Fri 22 Jun 07 11:36 am :: http://www.bluespire.com/blogs

Kevin,

Thanks for the honest appraisal. I have been reluctant to even try Acropolis because it looks much more complex than it needs to be, and because it appears to add a great deal of code bloat. Several months ago I contacted the PM for the Acropolis team about an MVC style framework I was prototyping for WPF, wanting to give early feedback on Acropolis and talk about how what I was building/had learned was related. I received no response to my inquiries. I set aside the framework I was building (due to time) and only started looking back at it two days ago. It has some interesting overlap with Acropolis, however, imho, I think that what I have built avoids the two problems I mentioned above. The framework is inspired by Monorail and I am currently working on a demo app which I hope to post next week.
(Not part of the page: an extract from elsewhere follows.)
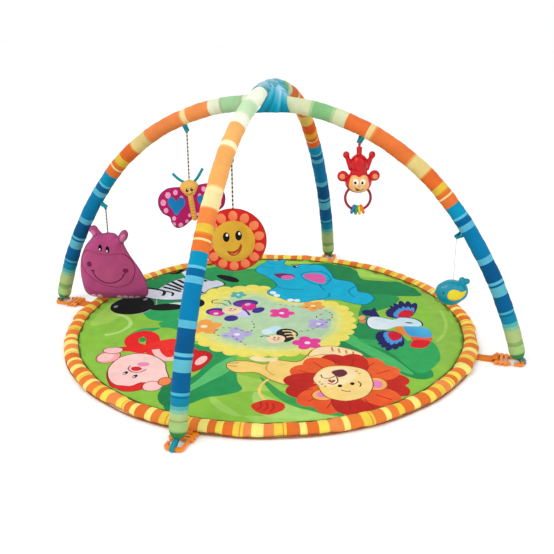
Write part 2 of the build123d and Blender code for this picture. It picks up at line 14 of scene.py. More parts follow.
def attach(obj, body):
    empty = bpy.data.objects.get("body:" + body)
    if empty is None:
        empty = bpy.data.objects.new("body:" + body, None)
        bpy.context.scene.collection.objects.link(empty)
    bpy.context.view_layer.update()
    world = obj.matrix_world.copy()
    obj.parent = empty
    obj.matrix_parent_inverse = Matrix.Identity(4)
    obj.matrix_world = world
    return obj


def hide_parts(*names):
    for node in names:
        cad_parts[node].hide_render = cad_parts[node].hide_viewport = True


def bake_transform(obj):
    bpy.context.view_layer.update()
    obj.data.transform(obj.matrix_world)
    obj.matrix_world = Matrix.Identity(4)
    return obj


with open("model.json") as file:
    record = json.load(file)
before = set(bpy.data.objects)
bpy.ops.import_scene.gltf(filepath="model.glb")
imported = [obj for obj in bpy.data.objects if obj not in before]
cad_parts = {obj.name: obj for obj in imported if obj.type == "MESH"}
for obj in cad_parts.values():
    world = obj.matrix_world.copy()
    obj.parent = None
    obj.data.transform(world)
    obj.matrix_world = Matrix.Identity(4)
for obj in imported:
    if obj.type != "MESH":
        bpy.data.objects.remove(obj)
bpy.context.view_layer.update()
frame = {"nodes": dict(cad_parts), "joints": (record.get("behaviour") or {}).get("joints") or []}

MM = 0.001
UP = np.array((0.0, 0.0, 1.0))
joints = {joint["name"]: joint for joint in frame["joints"]}
random = np.random.default_rng(11)


def unit(vectors):
    """The vectors at length 1."""
    return vectors / np.linalg.norm(vectors, axis=-1, keepdims=True)


def full_turn(count):
    """Evenly spaced angles round a full turn."""
    return np.arange(count) * 2 * pi / count


def side_word(side):
    """The word for a side: -1 is left and 1 is right."""
    return "left" if side < 0 else "right"


def show(name, data):
    """An object of this data, linked into the scene."""
    shown = bpy.data.objects.new(name, data)
    bpy.context.scene.collection.objects.link(shown)
    return shown


# ---- camera -----------------------------------------------
EYE = np.array((0.5389, -1.5481, 0.7627))
LOOK_AT = np.array((0.0107, 0.0122, 0.1222))
ROLL = radians(-0.42)

forward = unit(LOOK_AT - EYE)
level = unit(np.cross(forward, UP))
lift = np.cross(level, forward)
right = level * cos(ROLL) + lift * sin(ROLL)
top = lift * cos(ROLL) - level * sin(ROLL)
camera_data = bpy.data.cameras.new("view")
camera_data.lens = 52.73
camera_data.sensor_width = 36
camera = show("view", camera_data)
camera.matrix_world = Matrix([*zip(right, top, -forward, EYE), (0, 0, 0, 1)])
bpy.context.scene.camera = camera


# ---- colours and materials --------------------------------
def rgb(code):
    """Linear colour of a six-digit hex code."""
    parts = [int(code[i:i + 2], 16) / 255 for i in (0, 2, 4)]
    return np.array([p / 12.92 if p <= 0.04045 else ((p + 0.055) / 1.055) ** 2.4 for p in parts])


PAINT_LEVEL = 0.88
# The output that is used of each kind of node, where it isn't the first one
OUTPUTS = {"TexCoord": "Object", "TexNoise": "Fac", "TexWave": "Fac"}


class Look:
    """A material in the making."""

    def __init__(self, name, **shading):
        self.material = bpy.data.materials.new(name)
        self.material.use_nodes = True
        self.tree = self.material.node_tree
        self.shader = self.tree.nodes["Principled BSDF"]
        self.place = self.add("TexCoord")
        self.tune(self.shader, **shading)

    def tune(self, node, *inputs, **settings):
        """Sets a node's inputs, by order or by name, and its properties. A socket as a value is linked."""
        pairs = list(zip(node.inputs, inputs))
        for key, value in settings.items():
            socket = node.inputs.get(key.replace("_", " "))
            if socket is None:
                setattr(node, key, value)
            else:
                pairs.append((socket, value))
        for socket, value in pairs:
            if isinstance(value, bpy.types.NodeSocket):
                self.tree.links.new(value, socket)
            else:
                socket.default_value = value

    def add(self, kind, *inputs, **settings):
        """Adds a node and returns its output."""
        made = self.tree.nodes.new("ShaderNode" + kind)
        self.tune(made, *inputs, **settings)
        return made.outputs[OUTPUTS.get(kind, 0)]

    def noise(self, scale, detail):
        return self.add("TexNoise", Vector=self.place, Scale=scale, Detail=detail)

    def waves(self, axis, pitch, place=None):
        """Bands across an axis, pitch millimetres apart."""
        return self.add("TexWave", Vector=place or self.place, bands_direction=axis, Scale=314 / pitch)

    def bump(self, height, strength, distance, **under):
        return self.add("Bump", Height=height, Strength=strength, Distance=distance, **under)

    def paint(self, code, low, high, scale):
        """The base colour, plain or read from the mesh, made a little uneven by soft noise."""
        spread = self.add("MapRange", Value=self.noise(scale, 4.0), To_Min=low * PAINT_LEVEL,
                          To_Max=high * PAINT_LEVEL)
        tint = rgb(code) if code else self.add("Attribute", attribute_name="Tint")
        self.tune(self.shader, Base_Color=self.add("VectorMath", tint, spread, operation="MULTIPLY"))


def cloth(name, code=None, thread=1.1, depth=0.25, sheen=0.04, nap=False):
    """Woven cloth: crossed threads in the bump and a soft sheen. With nap it is a short plush."""
    look = Look(name, Roughness=0.85, Sheen_Weight=sheen, Specular_IOR_Level=0.08)
    look.paint(code, 0.8, 1.16, 45)
    if nap:
        height = look.noise(900.0, 3.0)
    else:
        height = look.waves("X", thread)
        for axis in "YZ":
            height = look.add("Math", height, look.waves(axis, thread), operation="ADD")
    folds = look.bump(look.noise(60.0, 5.0), 0.35, 0.002)
    look.tune(look.shader, Normal=look.bump(height, depth, 0.0004, Normal=folds))
    return look.material


def plastic(name, code=None, rough=0.2, coat=0.1):
    """Moulded plastic: faint flow marks, fine scuffs in the gloss and a clear skin."""
    look = Look(name, Specular_IOR_Level=0.3, Coat_Weight=coat, Coat_Roughness=0.12)
    look.paint(code, 0.93, 1.06, 30)
    scuffs = look.noise(180.0, 6.0)
    gloss = look.add("MapRange", Value=scuffs, To_Min=rough * 0.7, To_Max=rough * 1.5)
    look.tune(look.shader, Roughness=gloss, Normal=look.bump(scuffs, 0.08, 0.0006))
    return look.material


def metal(name, code):
    look = Look(name, Metallic=1.0, Roughness=0.35)
    look.paint(code, 0.9, 1.05, 120)
    return look.material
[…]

I'd love to get your feedback at that time. If you have any additional thoughts on what would be good/bad in a framework of this type, I would love to hear them. I would especially love to hear more details about how Cocoa is successful in some of these areas.


2. James Gregurich left...
Fri 22 Jun 07 4:27 pm

Kevin,

Do you recommend C++.NET for working with these next generation MS tools? I'm pretty good with C++, and I really don't want to learn c#. Is it feasible and practical to do .NET desktop development in C++?